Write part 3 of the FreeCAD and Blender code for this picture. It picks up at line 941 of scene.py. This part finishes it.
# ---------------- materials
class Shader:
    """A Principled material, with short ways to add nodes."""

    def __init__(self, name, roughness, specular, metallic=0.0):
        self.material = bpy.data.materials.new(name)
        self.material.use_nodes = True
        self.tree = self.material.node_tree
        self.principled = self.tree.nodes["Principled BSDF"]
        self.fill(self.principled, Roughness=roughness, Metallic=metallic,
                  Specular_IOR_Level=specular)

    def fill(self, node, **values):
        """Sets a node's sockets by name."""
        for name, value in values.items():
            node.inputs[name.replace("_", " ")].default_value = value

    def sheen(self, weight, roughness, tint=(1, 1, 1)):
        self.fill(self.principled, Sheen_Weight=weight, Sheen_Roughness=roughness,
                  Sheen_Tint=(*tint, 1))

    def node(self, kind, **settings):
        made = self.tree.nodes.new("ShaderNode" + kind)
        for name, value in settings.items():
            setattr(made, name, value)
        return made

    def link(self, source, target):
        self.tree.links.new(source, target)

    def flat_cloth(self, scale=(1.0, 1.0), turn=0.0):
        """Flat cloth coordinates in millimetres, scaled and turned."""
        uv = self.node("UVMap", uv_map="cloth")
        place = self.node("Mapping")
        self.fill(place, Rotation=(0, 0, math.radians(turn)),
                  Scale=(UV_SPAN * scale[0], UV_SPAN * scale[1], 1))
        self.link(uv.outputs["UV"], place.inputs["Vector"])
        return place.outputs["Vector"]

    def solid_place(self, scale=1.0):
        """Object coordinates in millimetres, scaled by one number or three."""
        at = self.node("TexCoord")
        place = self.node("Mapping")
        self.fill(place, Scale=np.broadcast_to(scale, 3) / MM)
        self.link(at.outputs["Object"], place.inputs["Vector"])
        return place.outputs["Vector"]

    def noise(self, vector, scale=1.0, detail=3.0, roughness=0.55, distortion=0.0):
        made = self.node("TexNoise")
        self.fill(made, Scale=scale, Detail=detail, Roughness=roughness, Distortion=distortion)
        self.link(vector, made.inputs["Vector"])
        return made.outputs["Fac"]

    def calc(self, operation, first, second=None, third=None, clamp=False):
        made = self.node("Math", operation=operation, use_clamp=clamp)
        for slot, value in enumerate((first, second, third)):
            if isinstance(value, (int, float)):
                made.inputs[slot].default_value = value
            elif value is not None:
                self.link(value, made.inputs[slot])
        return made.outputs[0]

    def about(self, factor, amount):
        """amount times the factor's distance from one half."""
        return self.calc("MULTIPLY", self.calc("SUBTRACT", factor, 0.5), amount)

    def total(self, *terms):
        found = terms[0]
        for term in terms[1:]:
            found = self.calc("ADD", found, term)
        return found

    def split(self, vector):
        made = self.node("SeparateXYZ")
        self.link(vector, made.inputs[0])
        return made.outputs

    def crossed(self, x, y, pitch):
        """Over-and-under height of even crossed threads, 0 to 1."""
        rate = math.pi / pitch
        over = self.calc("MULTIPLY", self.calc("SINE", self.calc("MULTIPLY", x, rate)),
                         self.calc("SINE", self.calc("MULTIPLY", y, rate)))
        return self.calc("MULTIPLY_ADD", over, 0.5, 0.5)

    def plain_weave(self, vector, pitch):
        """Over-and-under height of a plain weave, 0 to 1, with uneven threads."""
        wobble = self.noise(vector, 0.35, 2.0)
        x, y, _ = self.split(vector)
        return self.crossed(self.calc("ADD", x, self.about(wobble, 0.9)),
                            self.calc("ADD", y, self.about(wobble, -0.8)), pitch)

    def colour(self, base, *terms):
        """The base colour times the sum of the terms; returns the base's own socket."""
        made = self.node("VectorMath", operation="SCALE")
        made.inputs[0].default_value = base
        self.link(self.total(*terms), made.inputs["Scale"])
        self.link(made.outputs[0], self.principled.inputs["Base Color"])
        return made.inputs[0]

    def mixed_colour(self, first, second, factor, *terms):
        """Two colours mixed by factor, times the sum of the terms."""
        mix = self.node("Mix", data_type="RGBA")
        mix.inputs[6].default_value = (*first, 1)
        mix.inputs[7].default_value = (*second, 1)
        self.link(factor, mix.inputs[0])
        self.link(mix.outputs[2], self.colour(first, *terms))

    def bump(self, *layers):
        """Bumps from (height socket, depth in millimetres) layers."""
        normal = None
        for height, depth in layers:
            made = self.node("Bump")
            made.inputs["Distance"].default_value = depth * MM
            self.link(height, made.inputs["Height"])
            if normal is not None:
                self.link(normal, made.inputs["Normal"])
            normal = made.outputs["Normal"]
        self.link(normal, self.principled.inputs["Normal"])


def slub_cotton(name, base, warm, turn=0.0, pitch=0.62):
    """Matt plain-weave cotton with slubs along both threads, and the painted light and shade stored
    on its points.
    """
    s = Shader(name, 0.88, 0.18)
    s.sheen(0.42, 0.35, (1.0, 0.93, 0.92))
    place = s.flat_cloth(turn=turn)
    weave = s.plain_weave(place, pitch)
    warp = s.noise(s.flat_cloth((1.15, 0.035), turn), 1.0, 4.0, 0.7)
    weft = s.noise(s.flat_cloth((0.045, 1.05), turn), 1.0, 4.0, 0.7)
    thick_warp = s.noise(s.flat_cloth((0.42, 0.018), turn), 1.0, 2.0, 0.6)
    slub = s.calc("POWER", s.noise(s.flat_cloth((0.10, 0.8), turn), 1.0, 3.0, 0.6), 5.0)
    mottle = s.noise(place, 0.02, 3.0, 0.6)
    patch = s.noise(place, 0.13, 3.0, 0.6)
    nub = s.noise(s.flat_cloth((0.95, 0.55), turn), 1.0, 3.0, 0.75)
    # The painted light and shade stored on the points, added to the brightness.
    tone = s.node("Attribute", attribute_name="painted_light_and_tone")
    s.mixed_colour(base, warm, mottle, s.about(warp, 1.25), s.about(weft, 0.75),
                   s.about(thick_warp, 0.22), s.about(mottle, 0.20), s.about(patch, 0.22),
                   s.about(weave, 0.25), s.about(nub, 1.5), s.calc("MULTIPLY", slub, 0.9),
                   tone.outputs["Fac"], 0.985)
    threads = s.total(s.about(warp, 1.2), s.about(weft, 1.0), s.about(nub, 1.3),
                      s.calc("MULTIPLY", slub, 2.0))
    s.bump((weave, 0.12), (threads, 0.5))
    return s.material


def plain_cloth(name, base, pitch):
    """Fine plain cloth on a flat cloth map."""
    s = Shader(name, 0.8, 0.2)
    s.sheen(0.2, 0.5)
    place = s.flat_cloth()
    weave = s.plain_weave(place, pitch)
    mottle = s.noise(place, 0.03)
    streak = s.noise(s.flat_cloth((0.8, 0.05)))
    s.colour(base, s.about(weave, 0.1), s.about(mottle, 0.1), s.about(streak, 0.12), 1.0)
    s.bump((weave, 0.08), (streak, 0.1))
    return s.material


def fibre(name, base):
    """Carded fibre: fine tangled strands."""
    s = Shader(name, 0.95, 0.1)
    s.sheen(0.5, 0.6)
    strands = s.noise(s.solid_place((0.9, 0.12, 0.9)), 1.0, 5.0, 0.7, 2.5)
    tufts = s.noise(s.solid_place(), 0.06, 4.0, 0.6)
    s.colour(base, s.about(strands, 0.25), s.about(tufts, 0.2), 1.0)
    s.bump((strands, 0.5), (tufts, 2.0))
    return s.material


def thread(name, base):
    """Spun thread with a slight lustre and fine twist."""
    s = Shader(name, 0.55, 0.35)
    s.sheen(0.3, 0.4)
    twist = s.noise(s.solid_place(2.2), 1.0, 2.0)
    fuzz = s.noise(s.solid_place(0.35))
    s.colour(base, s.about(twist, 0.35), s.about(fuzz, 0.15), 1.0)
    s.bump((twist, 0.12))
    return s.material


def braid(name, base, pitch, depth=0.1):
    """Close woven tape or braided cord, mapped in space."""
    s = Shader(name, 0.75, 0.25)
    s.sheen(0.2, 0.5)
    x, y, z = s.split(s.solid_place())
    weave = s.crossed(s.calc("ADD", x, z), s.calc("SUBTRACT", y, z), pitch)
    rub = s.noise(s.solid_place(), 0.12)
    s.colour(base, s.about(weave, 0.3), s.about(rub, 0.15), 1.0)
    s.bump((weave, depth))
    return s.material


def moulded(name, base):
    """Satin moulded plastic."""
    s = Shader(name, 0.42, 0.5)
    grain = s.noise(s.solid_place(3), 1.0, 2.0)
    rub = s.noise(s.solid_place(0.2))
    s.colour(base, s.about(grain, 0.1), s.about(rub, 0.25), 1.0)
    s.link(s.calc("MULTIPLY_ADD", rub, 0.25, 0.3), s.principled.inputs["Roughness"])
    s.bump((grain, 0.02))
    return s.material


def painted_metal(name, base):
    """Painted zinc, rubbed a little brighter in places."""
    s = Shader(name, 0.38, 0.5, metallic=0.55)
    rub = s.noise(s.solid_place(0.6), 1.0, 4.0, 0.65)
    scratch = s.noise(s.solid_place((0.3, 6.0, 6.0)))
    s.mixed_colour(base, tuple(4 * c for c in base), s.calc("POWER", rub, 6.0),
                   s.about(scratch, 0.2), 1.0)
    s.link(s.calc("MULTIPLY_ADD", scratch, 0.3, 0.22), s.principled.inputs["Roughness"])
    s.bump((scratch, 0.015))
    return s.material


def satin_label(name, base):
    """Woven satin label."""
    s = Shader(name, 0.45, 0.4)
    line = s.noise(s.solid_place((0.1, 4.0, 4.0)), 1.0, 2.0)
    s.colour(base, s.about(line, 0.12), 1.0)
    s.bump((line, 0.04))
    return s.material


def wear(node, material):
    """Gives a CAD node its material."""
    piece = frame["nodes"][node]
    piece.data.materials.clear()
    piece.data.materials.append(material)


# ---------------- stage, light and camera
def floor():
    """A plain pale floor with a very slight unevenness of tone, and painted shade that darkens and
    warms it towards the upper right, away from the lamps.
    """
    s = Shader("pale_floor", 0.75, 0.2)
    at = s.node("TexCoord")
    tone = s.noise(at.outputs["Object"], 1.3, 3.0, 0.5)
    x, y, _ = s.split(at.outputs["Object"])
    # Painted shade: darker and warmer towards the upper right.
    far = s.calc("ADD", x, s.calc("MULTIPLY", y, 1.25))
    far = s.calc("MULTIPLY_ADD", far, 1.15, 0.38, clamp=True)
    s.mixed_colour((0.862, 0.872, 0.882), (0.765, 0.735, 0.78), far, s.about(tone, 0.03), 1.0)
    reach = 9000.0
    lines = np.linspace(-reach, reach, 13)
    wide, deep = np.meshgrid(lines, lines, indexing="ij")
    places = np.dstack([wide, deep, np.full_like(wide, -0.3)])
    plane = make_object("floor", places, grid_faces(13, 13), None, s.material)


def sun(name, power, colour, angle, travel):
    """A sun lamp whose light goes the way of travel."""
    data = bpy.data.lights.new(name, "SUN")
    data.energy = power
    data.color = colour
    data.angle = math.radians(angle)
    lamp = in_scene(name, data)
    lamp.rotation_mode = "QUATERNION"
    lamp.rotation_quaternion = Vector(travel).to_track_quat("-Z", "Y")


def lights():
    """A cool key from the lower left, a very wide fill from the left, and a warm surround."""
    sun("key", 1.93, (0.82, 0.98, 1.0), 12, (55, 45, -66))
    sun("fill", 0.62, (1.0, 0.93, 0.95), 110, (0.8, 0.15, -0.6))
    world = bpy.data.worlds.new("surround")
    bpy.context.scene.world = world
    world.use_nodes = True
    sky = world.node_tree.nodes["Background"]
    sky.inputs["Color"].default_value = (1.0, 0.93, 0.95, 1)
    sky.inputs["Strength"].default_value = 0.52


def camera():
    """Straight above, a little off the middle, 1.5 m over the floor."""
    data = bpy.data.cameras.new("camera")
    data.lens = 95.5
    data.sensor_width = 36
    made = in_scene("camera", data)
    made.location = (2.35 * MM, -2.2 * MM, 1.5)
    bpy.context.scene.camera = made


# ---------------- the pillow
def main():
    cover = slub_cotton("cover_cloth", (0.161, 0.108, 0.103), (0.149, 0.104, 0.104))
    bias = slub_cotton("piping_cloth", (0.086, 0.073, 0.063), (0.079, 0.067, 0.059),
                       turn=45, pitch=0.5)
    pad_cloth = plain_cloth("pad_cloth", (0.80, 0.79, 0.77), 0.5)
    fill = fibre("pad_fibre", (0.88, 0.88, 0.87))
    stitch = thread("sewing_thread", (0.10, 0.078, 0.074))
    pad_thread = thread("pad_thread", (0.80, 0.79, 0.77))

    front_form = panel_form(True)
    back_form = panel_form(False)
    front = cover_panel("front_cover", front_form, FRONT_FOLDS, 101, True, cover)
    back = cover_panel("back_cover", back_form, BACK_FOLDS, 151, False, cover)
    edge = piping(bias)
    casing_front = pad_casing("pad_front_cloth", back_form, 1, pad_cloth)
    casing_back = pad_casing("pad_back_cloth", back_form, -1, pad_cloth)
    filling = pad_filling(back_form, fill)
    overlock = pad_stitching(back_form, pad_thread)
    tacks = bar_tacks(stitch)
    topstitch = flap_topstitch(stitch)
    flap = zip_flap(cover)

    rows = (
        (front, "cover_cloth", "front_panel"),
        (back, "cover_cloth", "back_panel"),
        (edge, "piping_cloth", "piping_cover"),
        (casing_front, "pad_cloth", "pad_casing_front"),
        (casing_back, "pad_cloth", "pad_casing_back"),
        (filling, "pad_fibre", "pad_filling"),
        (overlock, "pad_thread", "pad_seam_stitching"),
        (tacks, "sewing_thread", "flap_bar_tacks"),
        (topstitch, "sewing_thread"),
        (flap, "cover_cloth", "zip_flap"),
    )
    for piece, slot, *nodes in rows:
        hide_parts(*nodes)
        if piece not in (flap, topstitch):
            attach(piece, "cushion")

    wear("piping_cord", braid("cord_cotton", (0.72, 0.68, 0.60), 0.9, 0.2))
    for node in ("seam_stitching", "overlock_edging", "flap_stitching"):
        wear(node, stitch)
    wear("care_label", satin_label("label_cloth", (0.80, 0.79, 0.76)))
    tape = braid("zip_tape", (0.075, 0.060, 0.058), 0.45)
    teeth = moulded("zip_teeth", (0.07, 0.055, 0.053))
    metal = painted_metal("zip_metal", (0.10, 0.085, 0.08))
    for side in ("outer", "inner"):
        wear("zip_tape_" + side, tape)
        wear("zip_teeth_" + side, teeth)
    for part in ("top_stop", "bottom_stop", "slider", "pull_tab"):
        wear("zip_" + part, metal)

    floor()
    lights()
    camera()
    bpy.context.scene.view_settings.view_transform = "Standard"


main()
* * *
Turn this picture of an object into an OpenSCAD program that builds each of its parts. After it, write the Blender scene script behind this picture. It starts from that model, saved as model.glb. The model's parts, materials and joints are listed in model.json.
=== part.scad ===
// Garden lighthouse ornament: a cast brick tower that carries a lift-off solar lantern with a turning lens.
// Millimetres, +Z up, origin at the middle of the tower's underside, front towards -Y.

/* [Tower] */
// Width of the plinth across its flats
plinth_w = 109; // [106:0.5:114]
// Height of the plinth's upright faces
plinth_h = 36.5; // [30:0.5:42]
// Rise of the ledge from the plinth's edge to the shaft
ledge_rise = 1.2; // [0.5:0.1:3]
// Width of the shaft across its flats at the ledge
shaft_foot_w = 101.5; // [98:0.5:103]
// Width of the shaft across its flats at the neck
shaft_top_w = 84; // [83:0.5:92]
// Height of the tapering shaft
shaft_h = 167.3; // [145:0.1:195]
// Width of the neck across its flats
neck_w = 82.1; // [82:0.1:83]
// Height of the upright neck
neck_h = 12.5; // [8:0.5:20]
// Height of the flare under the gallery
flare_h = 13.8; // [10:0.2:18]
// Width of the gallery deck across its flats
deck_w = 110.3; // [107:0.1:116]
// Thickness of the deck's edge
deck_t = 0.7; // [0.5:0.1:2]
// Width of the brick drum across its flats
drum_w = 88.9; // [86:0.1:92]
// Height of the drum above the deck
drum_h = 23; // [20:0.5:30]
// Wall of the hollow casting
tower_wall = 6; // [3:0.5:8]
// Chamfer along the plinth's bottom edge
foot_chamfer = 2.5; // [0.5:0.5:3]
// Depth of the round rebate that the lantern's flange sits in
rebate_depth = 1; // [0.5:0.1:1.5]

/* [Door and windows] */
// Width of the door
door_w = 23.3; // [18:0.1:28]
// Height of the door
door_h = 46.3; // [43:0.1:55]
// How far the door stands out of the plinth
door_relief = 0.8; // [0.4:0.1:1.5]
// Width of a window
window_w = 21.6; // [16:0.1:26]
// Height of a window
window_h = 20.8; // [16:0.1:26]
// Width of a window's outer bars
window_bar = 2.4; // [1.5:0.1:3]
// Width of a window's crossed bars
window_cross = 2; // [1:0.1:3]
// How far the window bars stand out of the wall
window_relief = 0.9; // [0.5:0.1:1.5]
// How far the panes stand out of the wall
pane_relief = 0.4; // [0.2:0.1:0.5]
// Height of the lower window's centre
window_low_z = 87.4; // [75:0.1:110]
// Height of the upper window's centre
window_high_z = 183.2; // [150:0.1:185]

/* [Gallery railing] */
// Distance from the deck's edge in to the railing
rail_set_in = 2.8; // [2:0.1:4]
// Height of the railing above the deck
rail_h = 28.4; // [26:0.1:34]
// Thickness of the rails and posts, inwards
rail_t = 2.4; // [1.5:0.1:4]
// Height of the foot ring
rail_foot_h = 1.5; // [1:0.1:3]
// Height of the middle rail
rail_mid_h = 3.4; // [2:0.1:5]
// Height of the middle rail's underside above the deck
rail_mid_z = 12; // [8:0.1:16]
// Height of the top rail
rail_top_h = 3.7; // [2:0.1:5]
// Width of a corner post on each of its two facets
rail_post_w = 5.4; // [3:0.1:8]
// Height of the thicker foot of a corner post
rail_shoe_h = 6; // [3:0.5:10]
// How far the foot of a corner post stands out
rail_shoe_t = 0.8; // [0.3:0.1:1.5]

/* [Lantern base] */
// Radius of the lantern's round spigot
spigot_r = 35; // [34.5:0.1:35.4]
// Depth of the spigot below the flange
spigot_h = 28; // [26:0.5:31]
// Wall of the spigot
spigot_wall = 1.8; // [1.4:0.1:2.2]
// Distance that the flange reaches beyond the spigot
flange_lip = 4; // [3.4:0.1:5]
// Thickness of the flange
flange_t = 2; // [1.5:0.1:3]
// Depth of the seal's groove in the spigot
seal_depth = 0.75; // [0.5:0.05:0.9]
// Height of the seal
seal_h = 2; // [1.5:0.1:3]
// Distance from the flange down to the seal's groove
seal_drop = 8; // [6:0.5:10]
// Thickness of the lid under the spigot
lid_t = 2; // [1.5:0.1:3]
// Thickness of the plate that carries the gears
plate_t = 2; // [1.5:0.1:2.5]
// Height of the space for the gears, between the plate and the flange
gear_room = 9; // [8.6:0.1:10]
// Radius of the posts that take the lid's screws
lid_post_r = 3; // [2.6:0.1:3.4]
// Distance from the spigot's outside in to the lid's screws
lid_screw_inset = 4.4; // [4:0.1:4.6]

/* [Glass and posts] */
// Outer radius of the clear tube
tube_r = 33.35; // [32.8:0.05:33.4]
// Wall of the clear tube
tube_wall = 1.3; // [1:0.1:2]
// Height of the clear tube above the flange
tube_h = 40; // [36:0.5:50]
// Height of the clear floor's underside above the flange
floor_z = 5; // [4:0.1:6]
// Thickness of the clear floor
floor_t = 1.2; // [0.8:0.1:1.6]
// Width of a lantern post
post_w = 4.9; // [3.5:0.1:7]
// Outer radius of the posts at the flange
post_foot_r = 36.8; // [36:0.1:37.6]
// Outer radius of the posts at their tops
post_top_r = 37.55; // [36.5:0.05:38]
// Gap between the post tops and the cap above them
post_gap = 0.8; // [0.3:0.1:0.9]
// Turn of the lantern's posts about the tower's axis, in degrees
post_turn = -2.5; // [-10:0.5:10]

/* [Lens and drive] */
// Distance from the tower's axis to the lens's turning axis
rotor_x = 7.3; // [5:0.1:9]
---
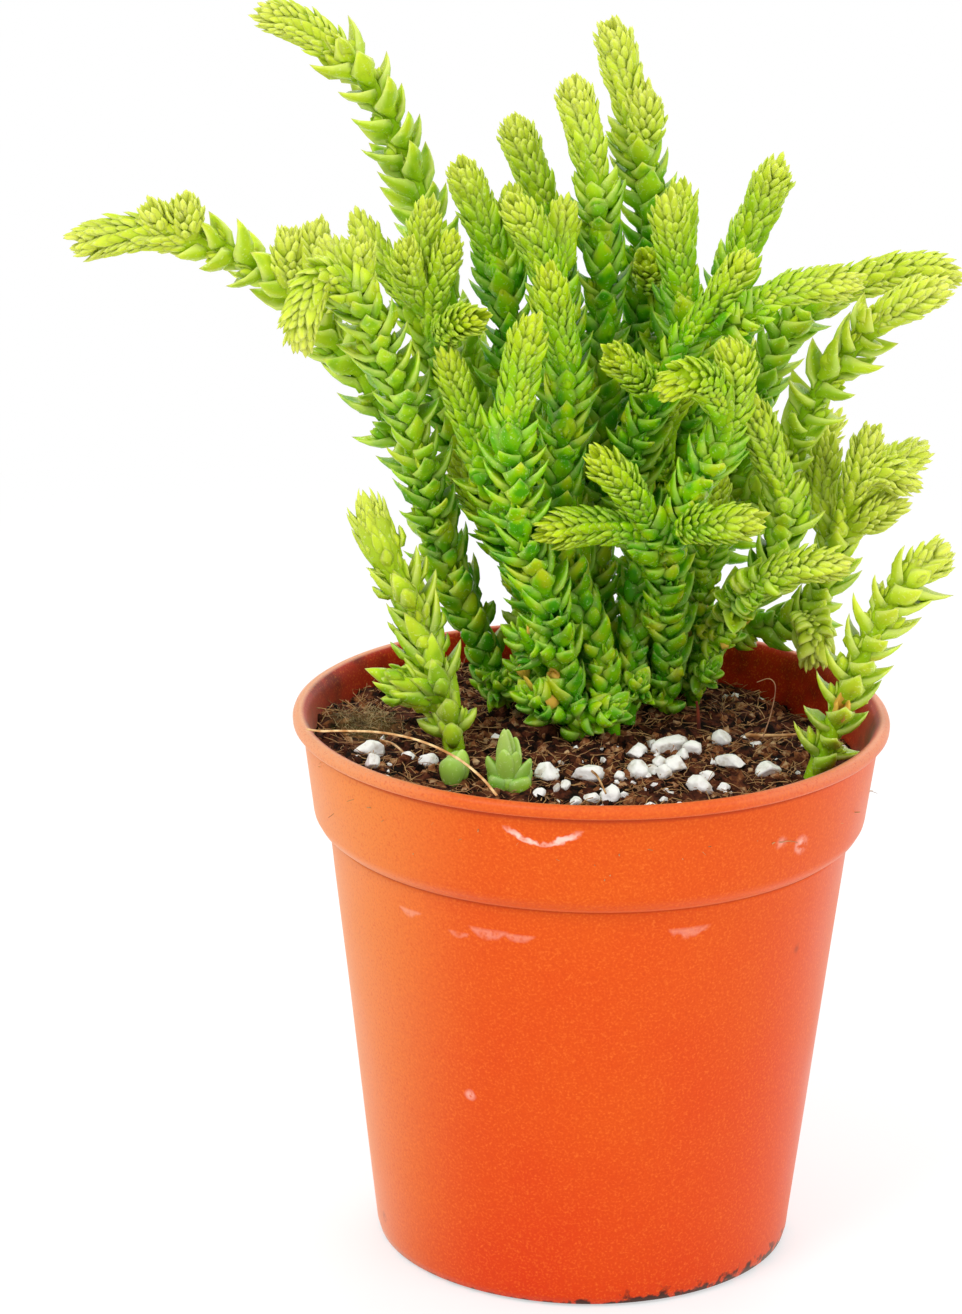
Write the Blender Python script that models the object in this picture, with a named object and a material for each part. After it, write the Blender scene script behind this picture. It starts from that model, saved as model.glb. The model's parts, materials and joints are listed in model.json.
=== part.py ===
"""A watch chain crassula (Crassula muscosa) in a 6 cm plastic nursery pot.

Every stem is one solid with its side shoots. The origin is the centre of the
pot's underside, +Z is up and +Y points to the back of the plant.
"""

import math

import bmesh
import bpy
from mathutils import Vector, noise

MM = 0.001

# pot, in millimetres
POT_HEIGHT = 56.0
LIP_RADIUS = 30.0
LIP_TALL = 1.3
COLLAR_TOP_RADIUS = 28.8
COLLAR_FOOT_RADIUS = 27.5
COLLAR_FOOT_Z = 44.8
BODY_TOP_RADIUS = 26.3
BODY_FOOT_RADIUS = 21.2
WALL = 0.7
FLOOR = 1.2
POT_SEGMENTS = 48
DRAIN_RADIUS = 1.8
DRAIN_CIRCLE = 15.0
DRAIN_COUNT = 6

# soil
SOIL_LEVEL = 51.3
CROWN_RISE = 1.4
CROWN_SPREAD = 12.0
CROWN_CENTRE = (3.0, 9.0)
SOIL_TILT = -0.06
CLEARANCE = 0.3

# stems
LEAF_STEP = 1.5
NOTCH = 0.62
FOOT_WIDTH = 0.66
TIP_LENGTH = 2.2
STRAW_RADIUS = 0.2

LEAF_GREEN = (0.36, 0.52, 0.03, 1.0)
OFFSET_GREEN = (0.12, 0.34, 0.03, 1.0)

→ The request
Nothing beyond the required lines should be retyped: start with the line that contains "Write the Blender Python" and finish with the line that contains "OFFSET_GREEN = (0.12, 0.34, 0.03, 1.0)".

→ Result below
Write the Blender Python script that models the object in this picture, with a named object and a material for each part. After it, write the Blender scene script behind this picture. It starts from that model, saved as model.glb. The model's parts, materials and joints are listed in model.json.
=== part.py ===
"""A watch chain crassula (Crassula muscosa) in a 6 cm plastic nursery pot.

Every stem is one solid with its side shoots. The origin is the centre of the
pot's underside, +Z is up and +Y points to the back of the plant.
"""

import math

import bmesh
import bpy
from mathutils import Vector, noise

MM = 0.001

# pot, in millimetres
POT_HEIGHT = 56.0
LIP_RADIUS = 30.0
LIP_TALL = 1.3
COLLAR_TOP_RADIUS = 28.8
COLLAR_FOOT_RADIUS = 27.5
COLLAR_FOOT_Z = 44.8
BODY_TOP_RADIUS = 26.3
BODY_FOOT_RADIUS = 21.2
WALL = 0.7
FLOOR = 1.2
POT_SEGMENTS = 48
DRAIN_RADIUS = 1.8
DRAIN_CIRCLE = 15.0
DRAIN_COUNT = 6

# soil
SOIL_LEVEL = 51.3
CROWN_RISE = 1.4
CROWN_SPREAD = 12.0
CROWN_CENTRE = (3.0, 9.0)
SOIL_TILT = -0.06
CLEARANCE = 0.3

# stems
LEAF_STEP = 1.5
NOTCH = 0.62
FOOT_WIDTH = 0.66
TIP_LENGTH = 2.2
STRAW_RADIUS = 0.2

LEAF_GREEN = (0.36, 0.52, 0.03, 1.0)
OFFSET_GREEN = (0.12, 0.34, 0.03, 1.0)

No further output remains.